Knowing which plants pull them in closest to your patio, your kids, and your bare feet is the first step toward keeping harvest season safe and sting-free.
California gardeners grow many fruit-bearing plants that can become yellowjacket magnets once the season turns.
Ripe grapes, cracked figs, fallen apples, soft pears, split plums, damaged citrus, and overripe berries all release the kind of sweet, fermented scent that yellowjackets find nearly impossible to resist.
The good news is that simple habits like timely harvesting, regular cleanup, and smart plant placement can dramatically reduce how many yellowjackets hang around your outdoor spaces.
1. Grapes Draw Attention Near Harvest

Late summer in a California backyard often smells like a winery, and that is not an accident.
Ripe grapes release a rich, fermented sweetness that carries far on warm afternoon air.

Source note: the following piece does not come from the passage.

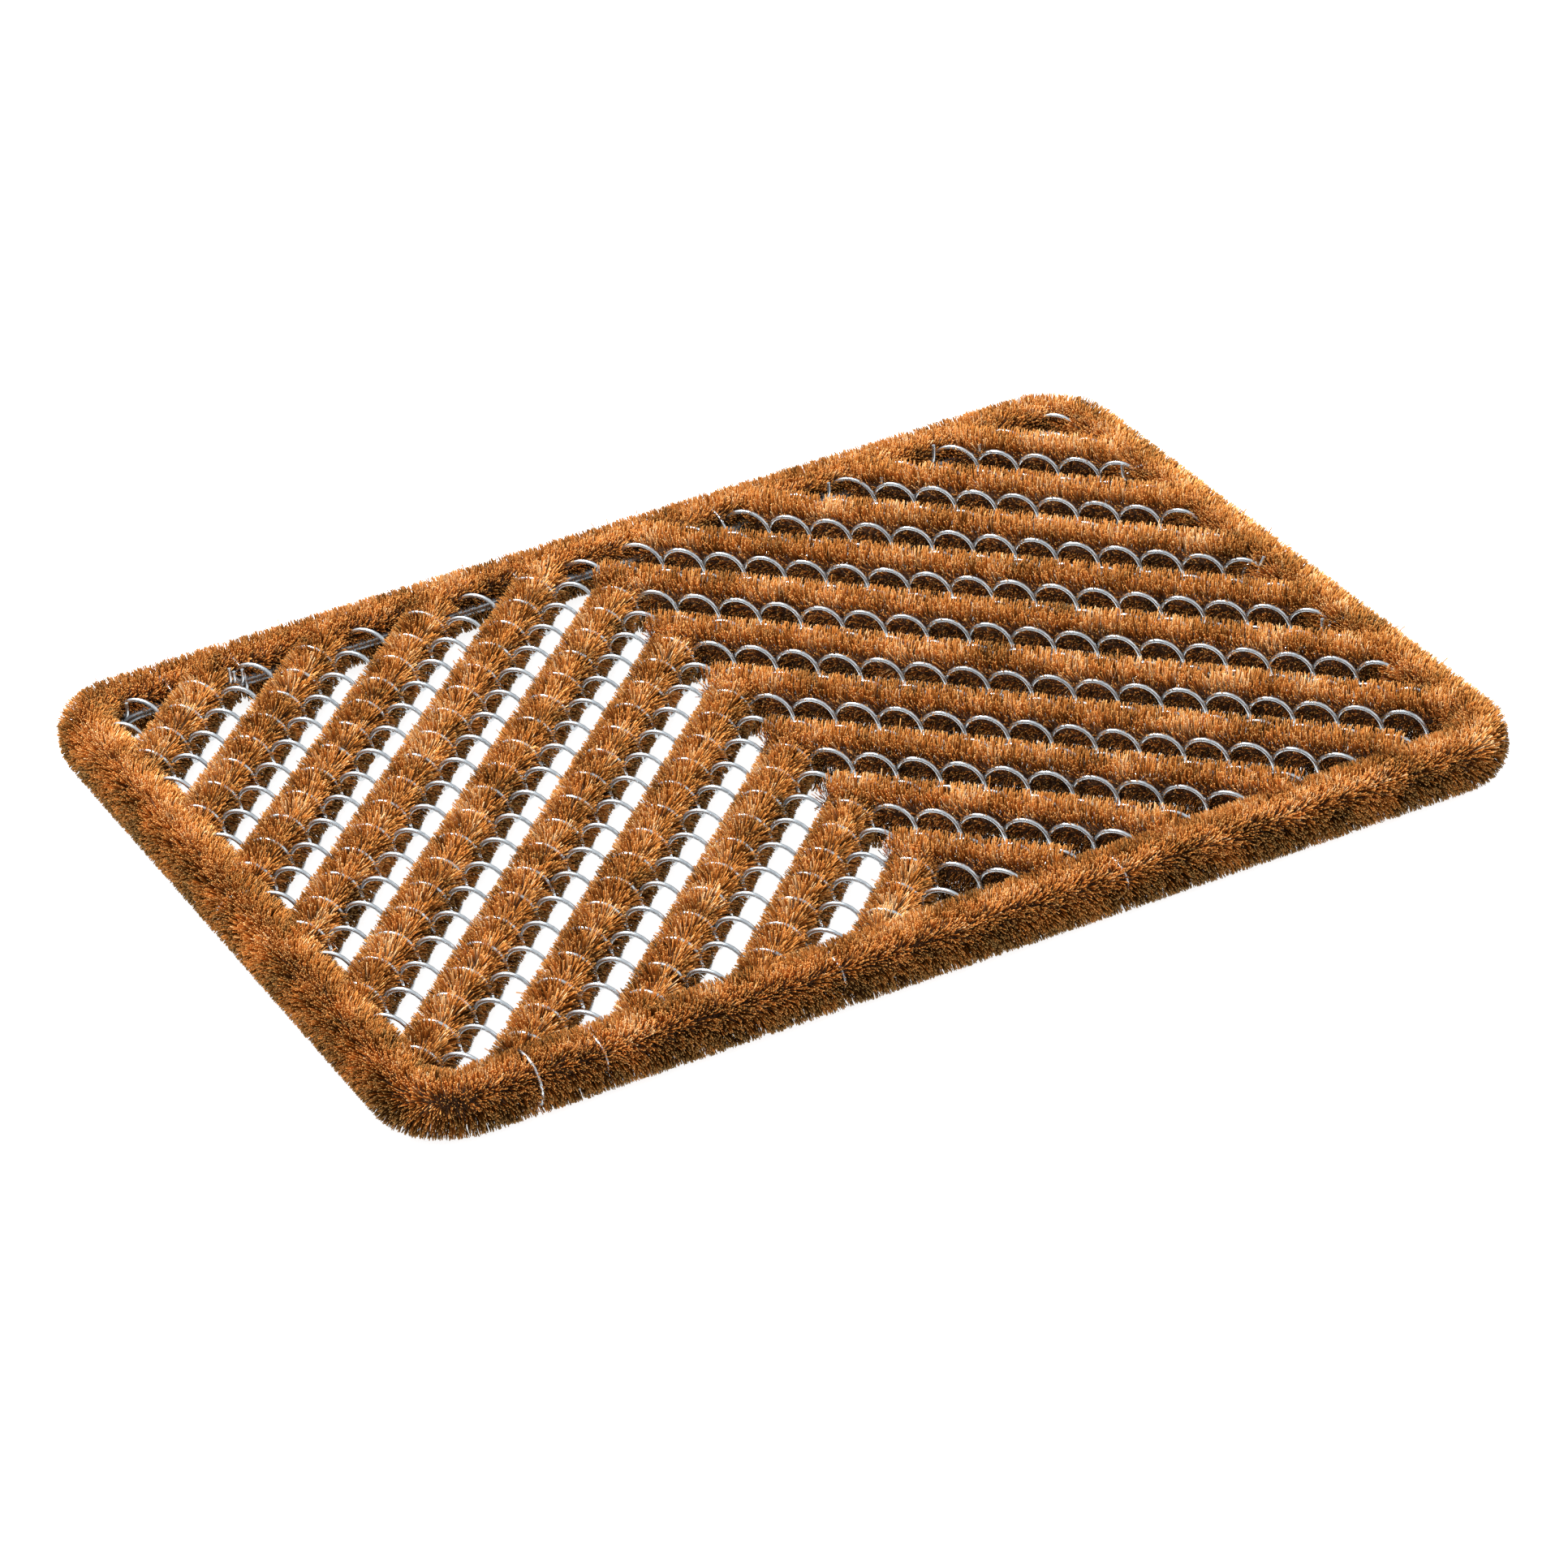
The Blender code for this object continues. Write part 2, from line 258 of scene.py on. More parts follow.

Yellowjackets pick up that scent quickly and follow it straight to the vine without any hesitation.
Yellowjacket populations peak in late summer and early fall, right when most California grape varieties hit their ripest stage.
Worker wasps are under pressure to gather as much sugar as possible to feed the growing colony.
A loaded grapevine hanging near a patio or walkway becomes a prime foraging target during those weeks, and once foragers find it, they communicate the location to others.
Cracked or overripe grapes are especially attractive because they expose the juicy interior directly. Wasps do not need to work hard to access the sugar.
A single cluster left on the vine too long can bring in a steady stream of foragers throughout the entire day.
Harvest grapes promptly once they reach peak ripeness. Do not leave overripe clusters on the vine hoping they will improve, because they will not. Pick them, eat them, or remove them entirely.
If the grapevine grows over or near a seating area, consider moving outdoor furniture a few feet away during harvest season.
Trellising grapes along a fence line away from high-traffic zones also reduces accidental close encounters.
Regular vine checks every two to three days during peak ripeness can catch problem clusters before they become a foraging hotspot that is significantly harder to manage.
2. Split Figs Create A Sweet Signal

Few fruits split as dramatically or smell as powerfully as a ripe California fig.
When the skin cracks open under summer heat, the interior practically broadcasts its sweetness to every insect within range. Yellowjackets are usually among the first to arrive and among the last to leave.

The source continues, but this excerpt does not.